COLUMBUS, Miss. (WCBI)-The 53rd Weather Squadron also known as the Hurricane Hunters and the 81st Medical Group Critical Care Air Transport Team teamed up for an aeromedical evacuation training mission Thursday. The Hurricane Hunters do more than just fly in the eye of storms….they also rescue our brave men and women from dangerous situations.
“For a normal training mission we would go out and fly over the Gulf of Mexico for a couple of hours and practice our weather procedures run our check list of what we do in a hurricane or Tropical Storm environment. Today we had the chance to get to work with active duty and guard assets as well in edition to our normal Air Force reserve areas,” says Major Philip Dobson.
It was an exercise to observe the close relationship between active, reserve and Mississippi Air National Guard elements during a training mission. Tech Sergeant Megan Clifton says one could not complete the task without the other.
“Two different entities but all working for the Air Force to move patients because without them there’s people that could not be moved and without us they couldn’t fly,” says Tech SGT. Megan Clifton.
Training missions like these are what gets these men and women ready for the real scenario.
“We always focus on training and everything changes everyday in the medical field and so we’re always up to par with any changes and we are like a flying hospital and so whatever plane they task us for we have to be ready to be on it and get this equipment on safely and efficiently. We transfer patients within 72 hours that’s when we try to get patients moved,” says Tech. SGT. Megan Clifton.
Gonitta Williams and George Kotti, members of the Critical Care Air Transport team has recently used their skills to help wounded soldiers in Afghanistan.
“It was an experience I’ve gone a few times out it was a great experience very good learning very good hands on training putting my skills to use so very rewarding,” says Gonitta Williams.

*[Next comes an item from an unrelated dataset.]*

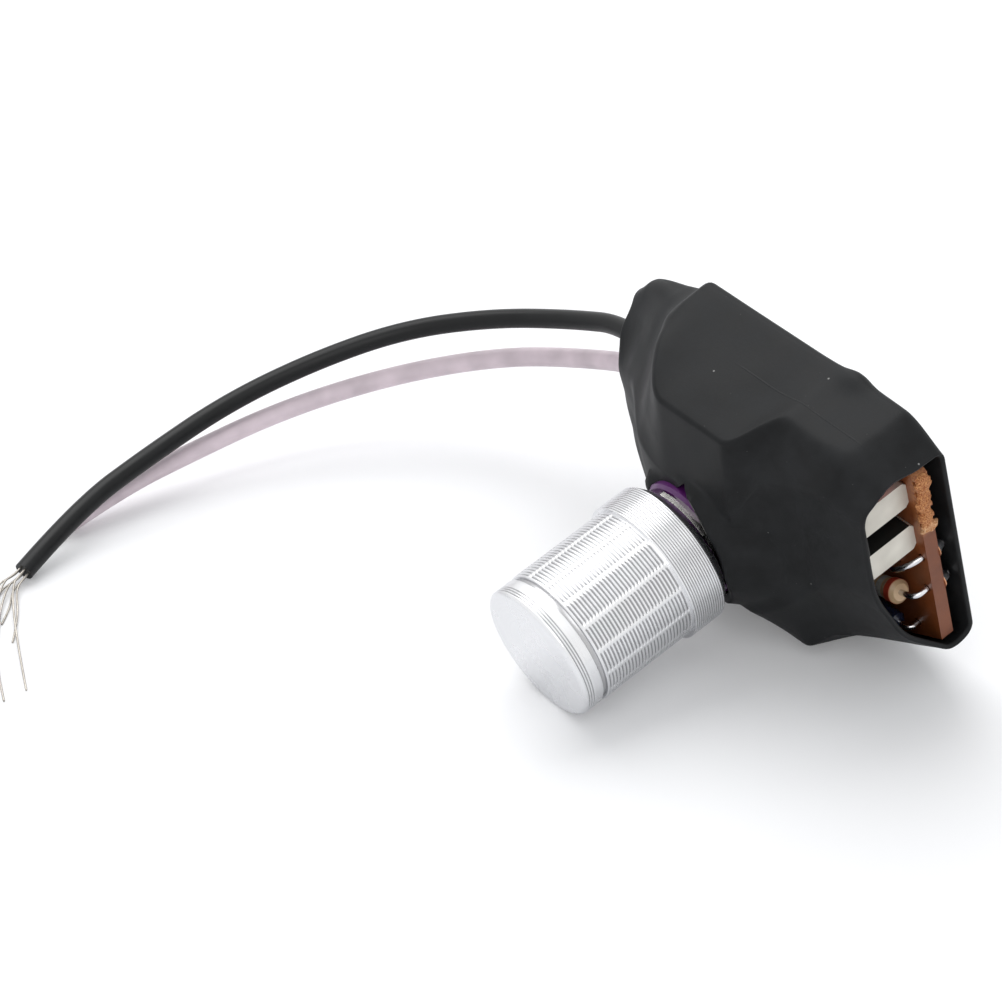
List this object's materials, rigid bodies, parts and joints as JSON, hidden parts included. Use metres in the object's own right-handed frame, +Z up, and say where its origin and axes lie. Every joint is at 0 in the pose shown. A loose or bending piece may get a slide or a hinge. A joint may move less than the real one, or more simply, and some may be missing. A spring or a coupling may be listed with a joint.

“I think both of us have been over seas Afghanistan and other places and it’s certainly an honor to be able to take care of these young guys that really make a pretty incredible sacrifice for us and being able to be one small part of their care along with training survival getting them home safely is just an honor to be able to do that,” says George Kotti.
Lieutenant Conoel, Craig Williams went from being a pilot to a patient earlier this year.
“I had some medical issues with basically blood clots in my lungs called a pulmonary embolism so today it’s kind of interesting to see the total force come together and do just what they did with me in the real world,” says Lt. Col. Craig Williams.
This was the first time the Hurricane Hunters and Medical Group from the Medical Group Critical Care Air Transport team has done a mission like this.